Done
Done.
Audrey Rose loved hurricanes beverages, something tumultuous under such a calm façade. Something deceptive. When she drank hurricanes she loved dark hair, so different than her own, maybe some place deeper to discover. Wrapped around a beer was the hand that had seen her butterflies that had reached out to her so long ago. His voice, soft, was hard to hear. Communication came between one body and the other. Words were merely a distraction. His head was covered in curls that held stories of women spread out before him. Audrey Rose reached over and plucked the hair that held her story. She swallowed it and chased it by peachy sweetness.
As soon as the hair began to slide down her esophagus she realized their story was over before it had even begun again. Still, he watched her, but there was distance in grey eyes.
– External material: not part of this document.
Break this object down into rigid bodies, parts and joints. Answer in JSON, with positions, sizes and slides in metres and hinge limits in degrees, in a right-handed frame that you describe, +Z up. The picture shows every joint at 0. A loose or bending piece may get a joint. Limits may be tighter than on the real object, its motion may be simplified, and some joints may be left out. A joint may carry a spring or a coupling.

The storms had passed from them and now they lay flat as stone. The hair in her throat had worked its way further into her body, causing her to belch. It wasn’t a loud belch but it had the very distinctive sound of ‘done.’ Audrey Rose jumped back. Her body belched again – ‘done.’ She tried the word on her lips. The motion spread her lips apart, opening them, closing them. Freedom in the words. Time for good-byes but had there even been hellos?
Audrey Rose moved away from warm memories that were from another time, another life. If she stayed, time would not move. An eternity would pass and they would still be standing at opposite ends of the world.
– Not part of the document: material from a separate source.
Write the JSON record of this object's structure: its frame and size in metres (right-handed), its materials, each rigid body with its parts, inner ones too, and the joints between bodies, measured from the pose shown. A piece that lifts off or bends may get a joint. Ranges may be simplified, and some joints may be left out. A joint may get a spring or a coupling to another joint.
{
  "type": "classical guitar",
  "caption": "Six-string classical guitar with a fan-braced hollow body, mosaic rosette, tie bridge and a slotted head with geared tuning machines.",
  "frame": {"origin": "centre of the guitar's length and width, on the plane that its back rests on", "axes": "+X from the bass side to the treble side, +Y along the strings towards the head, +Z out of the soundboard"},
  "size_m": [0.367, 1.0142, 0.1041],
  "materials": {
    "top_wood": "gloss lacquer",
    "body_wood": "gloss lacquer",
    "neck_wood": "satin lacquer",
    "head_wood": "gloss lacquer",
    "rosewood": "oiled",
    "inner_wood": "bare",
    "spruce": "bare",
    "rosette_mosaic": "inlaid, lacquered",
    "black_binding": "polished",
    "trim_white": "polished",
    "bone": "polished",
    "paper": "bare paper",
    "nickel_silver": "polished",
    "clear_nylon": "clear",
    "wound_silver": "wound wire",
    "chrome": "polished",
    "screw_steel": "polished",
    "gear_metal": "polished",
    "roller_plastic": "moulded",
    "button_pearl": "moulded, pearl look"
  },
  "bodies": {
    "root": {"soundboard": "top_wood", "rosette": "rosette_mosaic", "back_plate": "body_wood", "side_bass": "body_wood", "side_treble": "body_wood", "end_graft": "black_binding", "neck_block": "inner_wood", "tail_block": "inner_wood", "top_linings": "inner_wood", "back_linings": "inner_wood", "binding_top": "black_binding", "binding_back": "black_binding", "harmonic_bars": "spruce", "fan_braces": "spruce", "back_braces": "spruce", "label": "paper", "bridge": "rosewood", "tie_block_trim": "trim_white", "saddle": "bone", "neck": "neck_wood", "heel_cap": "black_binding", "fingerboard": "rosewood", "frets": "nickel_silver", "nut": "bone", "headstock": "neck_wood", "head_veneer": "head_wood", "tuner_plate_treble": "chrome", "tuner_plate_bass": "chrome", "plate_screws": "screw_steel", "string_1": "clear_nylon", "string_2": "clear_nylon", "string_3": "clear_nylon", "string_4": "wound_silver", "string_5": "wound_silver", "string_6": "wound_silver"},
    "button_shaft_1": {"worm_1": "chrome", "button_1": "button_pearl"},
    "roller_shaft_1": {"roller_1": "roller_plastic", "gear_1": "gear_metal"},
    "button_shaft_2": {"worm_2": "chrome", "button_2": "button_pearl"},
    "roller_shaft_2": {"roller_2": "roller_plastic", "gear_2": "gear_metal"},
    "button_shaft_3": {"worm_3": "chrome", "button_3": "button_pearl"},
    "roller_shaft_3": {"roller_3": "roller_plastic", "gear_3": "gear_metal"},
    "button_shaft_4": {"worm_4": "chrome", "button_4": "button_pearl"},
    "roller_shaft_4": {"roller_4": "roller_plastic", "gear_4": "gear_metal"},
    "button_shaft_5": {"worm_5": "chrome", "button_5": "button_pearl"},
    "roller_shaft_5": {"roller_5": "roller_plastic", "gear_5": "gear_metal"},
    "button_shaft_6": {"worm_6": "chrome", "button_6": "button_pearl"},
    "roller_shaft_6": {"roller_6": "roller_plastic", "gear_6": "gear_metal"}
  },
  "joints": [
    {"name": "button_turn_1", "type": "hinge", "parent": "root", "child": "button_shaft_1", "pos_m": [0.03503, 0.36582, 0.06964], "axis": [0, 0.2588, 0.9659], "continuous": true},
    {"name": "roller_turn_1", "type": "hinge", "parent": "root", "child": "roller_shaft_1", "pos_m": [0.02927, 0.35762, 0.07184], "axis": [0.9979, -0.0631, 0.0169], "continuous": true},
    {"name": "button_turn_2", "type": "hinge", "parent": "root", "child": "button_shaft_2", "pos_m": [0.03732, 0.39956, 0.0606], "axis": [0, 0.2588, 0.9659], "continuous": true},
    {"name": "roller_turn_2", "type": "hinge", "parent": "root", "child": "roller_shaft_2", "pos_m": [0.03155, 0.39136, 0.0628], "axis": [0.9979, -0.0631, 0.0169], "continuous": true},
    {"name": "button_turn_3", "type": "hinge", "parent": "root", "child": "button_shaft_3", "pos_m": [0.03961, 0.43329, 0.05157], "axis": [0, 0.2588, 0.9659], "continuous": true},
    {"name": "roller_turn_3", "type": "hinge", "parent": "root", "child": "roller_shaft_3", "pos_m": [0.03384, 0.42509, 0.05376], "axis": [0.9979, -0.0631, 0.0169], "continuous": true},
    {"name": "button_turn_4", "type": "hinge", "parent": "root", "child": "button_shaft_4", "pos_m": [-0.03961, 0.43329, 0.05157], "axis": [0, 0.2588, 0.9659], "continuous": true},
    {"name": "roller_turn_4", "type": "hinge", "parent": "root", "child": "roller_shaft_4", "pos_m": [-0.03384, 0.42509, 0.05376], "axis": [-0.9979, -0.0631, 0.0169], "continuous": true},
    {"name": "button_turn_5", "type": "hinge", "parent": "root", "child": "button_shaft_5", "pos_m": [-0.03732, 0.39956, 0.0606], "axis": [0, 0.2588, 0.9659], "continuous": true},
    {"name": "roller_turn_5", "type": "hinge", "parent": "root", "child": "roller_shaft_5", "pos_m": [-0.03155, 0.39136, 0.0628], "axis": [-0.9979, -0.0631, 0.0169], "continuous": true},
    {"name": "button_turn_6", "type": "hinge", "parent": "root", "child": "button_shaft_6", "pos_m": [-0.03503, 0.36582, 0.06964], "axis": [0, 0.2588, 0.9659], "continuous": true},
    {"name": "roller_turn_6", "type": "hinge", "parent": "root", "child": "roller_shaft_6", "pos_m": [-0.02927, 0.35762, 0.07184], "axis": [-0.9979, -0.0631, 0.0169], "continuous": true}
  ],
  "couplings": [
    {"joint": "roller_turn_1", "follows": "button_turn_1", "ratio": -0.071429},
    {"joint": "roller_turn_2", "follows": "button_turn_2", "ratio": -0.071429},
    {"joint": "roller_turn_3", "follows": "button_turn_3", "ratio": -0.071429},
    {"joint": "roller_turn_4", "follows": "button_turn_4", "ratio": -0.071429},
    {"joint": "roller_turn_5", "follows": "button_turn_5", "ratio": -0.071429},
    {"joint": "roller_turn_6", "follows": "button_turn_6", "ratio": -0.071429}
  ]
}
As her behind shimmied back, she bumped into more dark hair. This hair was straight and long. This hair swished along Audrey Rose’s shoulder, pulling her in. The eyes laughed before the mouth did, but when the mouth let out the sound of sheer happiness, Audrey Rose began to giggle. They looked at each other and at the same time yelled “Giddy-up.”
Roxy had no parents. She was hatched from an egg. White rimmed Elton-John glasses covered eyes that had seen too much but still not enough. Her mind held stories that flowed in waves mixed into crevices held deep inside. When she laughed smiles spread like veins with something vital flowing through reaching, holding. Roxy’s adventures carried her into labyrinths, through the river and eventually always to Sunpie’s. There was no doubt that Roxy and Audrey Rose would meet surrounded by sweat and hurricanes.
Before them two jaeger bombs were placed and disappeared within seconds warming their throats, their bellies. The Elton John glasses were never lifted, the only things the girls lifted were their hands to their lips. In this way passed a night, several nights. And somewhere lost in dreams, in a haze of friendship, something else disappeared too, as if it had never hatched. The only reminder was a curly hair that occasionally tickled her insides.
-Do not attempt to recreate the events of Audrey Rose’s life. They will result in internal and/or external death or at the very least a yeast infection.